The situation of the Christian nations after death is a subject that has called forth all the wisdom, and talent of the philosopher, and the divine; and it is an opinion which is generally received, that the destiny of man is irretrievably fixed at his death; and that he is made either eternally happy, or eternally miserable’ [see Alma 41:3-6] that if a man dies without a knowledge of God [see Hosea 4:1; 1 Corinthians 15:34; Words of Mormon 1:8; D&C 137:7], he must be eternally damned [see Mark 3:29; D&C 19:7; 29:44]; without any mitigation of his punishment, alleviation of his pain or the most latent hope of a deliverance while endless ages shall roll along. However orthodox this principle may be, we shall find that it is at variance with the testimony of holy writ; for our Saviour says that all manner of sin, and blasphemy shall be forgiven men wherewith they shall blaspheme; but the blasphemy against the Holy Ghost shall not be forgiven [see Mark 3:28-29], neither in this world, nor in the world to come [see Matthew 12:31-32]; evidently showing that there are sins which may be forgiven in the world to come; although the sin of blasphemy cannot be forgiven.

Peter also in speaking concerning our Saviour says, that “he went and preached unto [p. 759] spirits in prison, which sometimes were disobedient, when once the long suffering of God waited in the days of Noah.” 1 Pet. iii, 19, 20. Here then we have an account of our Saviour preaching in prison [see D&C 138:18]; to spirits that had been imprisoned from the days of Noah [see Alma 10:22; D&C 138:9, 28; Joseph Smith—Matthew 1:41]; and what did he preach to them? that they were to stay there? certainly not; let his own declaration testify; “he hath sent me to heal the broken hearted, to preach deliverance to the captives, and recovering of sight to the blind, to set at liberty them that are bruised”—Luke iv, 18, Isaiah has it;—“To bring out the prisoners from the prison, and them that sit in darkness from the prison house.” Is. xlii, 7 It is very evident from this that he not only went to preach to them, but to deliver, or bring them out of the prison house.
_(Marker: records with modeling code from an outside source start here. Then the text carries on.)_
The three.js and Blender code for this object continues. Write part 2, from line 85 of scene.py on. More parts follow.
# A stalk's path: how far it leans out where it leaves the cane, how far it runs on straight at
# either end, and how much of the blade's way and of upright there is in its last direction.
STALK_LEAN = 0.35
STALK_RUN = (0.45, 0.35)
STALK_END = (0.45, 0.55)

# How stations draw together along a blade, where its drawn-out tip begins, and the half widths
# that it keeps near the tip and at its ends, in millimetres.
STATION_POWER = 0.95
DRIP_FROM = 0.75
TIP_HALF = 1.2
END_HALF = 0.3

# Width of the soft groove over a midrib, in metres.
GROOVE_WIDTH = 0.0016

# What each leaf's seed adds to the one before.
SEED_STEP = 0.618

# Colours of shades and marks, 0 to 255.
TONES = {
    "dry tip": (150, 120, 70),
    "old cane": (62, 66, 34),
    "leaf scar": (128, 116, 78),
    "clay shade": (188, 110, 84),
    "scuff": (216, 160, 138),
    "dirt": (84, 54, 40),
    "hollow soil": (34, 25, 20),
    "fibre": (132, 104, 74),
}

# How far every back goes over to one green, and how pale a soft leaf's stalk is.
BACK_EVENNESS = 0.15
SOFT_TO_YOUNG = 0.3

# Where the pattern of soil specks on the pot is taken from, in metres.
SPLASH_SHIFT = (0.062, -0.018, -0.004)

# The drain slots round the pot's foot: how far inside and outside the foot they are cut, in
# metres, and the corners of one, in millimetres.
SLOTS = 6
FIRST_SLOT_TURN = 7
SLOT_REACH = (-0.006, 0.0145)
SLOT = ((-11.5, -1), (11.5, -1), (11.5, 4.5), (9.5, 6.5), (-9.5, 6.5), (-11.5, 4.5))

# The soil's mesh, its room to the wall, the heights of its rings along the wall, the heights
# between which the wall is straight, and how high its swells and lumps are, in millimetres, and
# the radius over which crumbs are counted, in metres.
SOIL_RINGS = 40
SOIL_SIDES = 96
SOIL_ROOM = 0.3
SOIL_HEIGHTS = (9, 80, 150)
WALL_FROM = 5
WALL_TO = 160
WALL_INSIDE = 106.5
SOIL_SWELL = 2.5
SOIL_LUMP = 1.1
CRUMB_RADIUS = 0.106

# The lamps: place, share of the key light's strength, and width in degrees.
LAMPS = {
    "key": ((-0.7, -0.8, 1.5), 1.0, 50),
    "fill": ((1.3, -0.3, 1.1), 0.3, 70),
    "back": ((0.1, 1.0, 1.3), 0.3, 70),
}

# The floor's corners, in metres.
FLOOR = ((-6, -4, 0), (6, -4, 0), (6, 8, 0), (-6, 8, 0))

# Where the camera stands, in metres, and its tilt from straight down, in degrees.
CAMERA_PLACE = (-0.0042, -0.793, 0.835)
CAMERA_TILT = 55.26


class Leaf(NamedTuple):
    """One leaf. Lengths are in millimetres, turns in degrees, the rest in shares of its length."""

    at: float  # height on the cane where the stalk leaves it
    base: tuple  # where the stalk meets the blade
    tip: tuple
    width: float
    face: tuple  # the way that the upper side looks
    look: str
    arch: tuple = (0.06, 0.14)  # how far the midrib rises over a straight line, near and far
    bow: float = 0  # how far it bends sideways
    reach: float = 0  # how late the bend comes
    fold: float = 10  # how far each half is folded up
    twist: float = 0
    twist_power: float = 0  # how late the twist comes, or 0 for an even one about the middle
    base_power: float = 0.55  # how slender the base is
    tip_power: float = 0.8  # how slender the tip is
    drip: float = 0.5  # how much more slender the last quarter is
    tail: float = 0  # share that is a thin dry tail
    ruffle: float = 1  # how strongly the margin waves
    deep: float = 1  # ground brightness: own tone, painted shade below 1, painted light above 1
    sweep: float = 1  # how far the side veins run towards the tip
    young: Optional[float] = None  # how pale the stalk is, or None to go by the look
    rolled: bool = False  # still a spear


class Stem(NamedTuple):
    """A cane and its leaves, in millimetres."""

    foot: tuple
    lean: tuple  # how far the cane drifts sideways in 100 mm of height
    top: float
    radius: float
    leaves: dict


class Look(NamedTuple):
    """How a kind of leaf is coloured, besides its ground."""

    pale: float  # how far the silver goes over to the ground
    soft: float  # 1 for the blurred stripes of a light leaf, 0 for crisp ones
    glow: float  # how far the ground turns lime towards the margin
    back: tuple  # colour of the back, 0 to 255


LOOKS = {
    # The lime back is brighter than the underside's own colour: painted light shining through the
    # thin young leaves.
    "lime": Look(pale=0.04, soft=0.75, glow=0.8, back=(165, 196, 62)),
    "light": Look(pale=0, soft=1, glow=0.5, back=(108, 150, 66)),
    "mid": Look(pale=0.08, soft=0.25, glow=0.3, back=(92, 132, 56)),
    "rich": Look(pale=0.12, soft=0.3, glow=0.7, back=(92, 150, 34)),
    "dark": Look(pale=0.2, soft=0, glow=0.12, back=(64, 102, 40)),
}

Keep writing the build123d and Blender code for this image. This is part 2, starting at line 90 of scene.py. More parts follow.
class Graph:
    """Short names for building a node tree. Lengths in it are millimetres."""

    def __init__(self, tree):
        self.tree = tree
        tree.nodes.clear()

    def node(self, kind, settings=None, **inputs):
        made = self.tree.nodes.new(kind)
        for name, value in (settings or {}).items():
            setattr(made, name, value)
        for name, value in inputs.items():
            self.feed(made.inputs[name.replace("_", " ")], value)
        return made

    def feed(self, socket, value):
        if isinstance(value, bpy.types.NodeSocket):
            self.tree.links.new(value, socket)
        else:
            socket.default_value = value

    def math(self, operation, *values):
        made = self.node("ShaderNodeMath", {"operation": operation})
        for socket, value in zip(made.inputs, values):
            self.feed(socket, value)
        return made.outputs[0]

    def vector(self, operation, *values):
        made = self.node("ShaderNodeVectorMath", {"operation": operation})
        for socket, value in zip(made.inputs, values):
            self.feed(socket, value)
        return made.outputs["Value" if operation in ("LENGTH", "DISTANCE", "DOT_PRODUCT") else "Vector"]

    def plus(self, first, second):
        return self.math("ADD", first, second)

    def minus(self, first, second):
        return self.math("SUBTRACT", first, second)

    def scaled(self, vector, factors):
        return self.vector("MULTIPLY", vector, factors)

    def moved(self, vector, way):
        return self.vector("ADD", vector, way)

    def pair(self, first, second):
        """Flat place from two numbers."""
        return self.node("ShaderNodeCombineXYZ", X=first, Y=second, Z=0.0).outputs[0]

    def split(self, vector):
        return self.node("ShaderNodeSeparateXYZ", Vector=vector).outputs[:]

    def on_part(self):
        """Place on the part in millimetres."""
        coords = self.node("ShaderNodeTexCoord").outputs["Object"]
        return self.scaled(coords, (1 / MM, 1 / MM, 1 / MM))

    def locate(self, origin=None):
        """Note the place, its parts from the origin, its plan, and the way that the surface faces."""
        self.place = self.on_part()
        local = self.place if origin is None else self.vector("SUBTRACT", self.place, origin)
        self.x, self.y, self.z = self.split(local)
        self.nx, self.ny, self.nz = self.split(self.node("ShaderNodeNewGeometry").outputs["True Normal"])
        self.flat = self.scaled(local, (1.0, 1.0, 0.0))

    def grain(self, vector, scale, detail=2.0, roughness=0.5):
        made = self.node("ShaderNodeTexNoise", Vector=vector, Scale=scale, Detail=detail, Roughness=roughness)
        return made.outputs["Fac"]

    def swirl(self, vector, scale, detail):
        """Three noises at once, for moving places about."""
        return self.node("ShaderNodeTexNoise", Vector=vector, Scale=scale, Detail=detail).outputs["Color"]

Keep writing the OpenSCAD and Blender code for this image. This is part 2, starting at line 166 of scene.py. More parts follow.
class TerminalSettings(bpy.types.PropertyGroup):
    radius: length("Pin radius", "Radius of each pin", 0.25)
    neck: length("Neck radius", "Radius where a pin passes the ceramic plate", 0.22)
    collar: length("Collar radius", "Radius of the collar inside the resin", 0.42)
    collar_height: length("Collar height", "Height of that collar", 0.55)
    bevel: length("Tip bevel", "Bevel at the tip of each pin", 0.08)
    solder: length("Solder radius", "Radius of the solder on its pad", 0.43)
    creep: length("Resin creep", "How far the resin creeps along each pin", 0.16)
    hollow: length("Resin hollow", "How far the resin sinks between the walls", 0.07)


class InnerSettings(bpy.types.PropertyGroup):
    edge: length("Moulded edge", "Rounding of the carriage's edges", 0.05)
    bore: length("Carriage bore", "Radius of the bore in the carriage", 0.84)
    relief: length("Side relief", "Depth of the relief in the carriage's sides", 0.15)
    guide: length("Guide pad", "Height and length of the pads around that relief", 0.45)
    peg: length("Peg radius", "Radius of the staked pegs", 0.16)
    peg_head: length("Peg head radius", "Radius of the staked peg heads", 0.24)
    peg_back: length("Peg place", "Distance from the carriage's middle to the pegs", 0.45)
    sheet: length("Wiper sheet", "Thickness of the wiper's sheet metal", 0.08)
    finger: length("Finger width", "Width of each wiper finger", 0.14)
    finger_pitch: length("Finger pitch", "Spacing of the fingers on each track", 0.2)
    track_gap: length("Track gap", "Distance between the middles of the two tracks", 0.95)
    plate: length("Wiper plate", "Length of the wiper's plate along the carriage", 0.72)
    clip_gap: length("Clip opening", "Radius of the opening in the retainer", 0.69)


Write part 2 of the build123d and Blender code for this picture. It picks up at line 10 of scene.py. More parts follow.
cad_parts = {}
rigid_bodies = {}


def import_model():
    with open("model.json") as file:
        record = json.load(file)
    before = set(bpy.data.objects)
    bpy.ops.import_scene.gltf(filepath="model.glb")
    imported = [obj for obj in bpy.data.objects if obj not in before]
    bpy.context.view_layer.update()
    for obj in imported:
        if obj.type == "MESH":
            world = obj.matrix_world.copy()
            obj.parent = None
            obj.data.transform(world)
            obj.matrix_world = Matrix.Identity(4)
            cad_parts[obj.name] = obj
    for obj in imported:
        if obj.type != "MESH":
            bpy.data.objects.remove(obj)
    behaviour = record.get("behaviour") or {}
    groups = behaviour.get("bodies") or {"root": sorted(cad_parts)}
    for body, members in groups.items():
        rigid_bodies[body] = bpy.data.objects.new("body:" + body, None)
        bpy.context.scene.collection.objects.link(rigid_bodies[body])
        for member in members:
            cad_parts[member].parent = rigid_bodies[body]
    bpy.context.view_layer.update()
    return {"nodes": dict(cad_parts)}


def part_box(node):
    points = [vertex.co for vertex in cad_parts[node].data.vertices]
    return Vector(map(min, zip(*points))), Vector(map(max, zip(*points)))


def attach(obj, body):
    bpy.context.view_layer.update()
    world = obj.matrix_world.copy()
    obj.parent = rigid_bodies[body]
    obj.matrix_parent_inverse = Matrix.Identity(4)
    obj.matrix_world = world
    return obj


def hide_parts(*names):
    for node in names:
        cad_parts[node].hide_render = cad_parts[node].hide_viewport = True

Isaiah in testifying concerning the calamities that will overtake the inhabitants of the earth says, “The earth shall reel to and fro like a drunkard, and shall be removed like a cottage; and the transgressions thereof shall be heavy upon it; and it shall fall and not rise again. And it shall come to pass in that day; that the Lord shall punish the hosts of the high ones that are on high, and the kings of the earth upon the earth. And they shall be gathered together as prisoners are gathered in the pit, and shall be shut up in prison, and after many days shall they be visited” [see Isaiah 24:20-22; D&C 88:87]. Thus we find that God will deal with all the human family equally; and that as the antediluvians had their day of visitation [see Isaiah 10:3; 1 Peter 2:12; Mormon 9:2; D&C 56:1, 16; 124:8, 10]; so will those characters referred to by Isaiah, have their time of visitation, and deliverance, after having been many days in prison.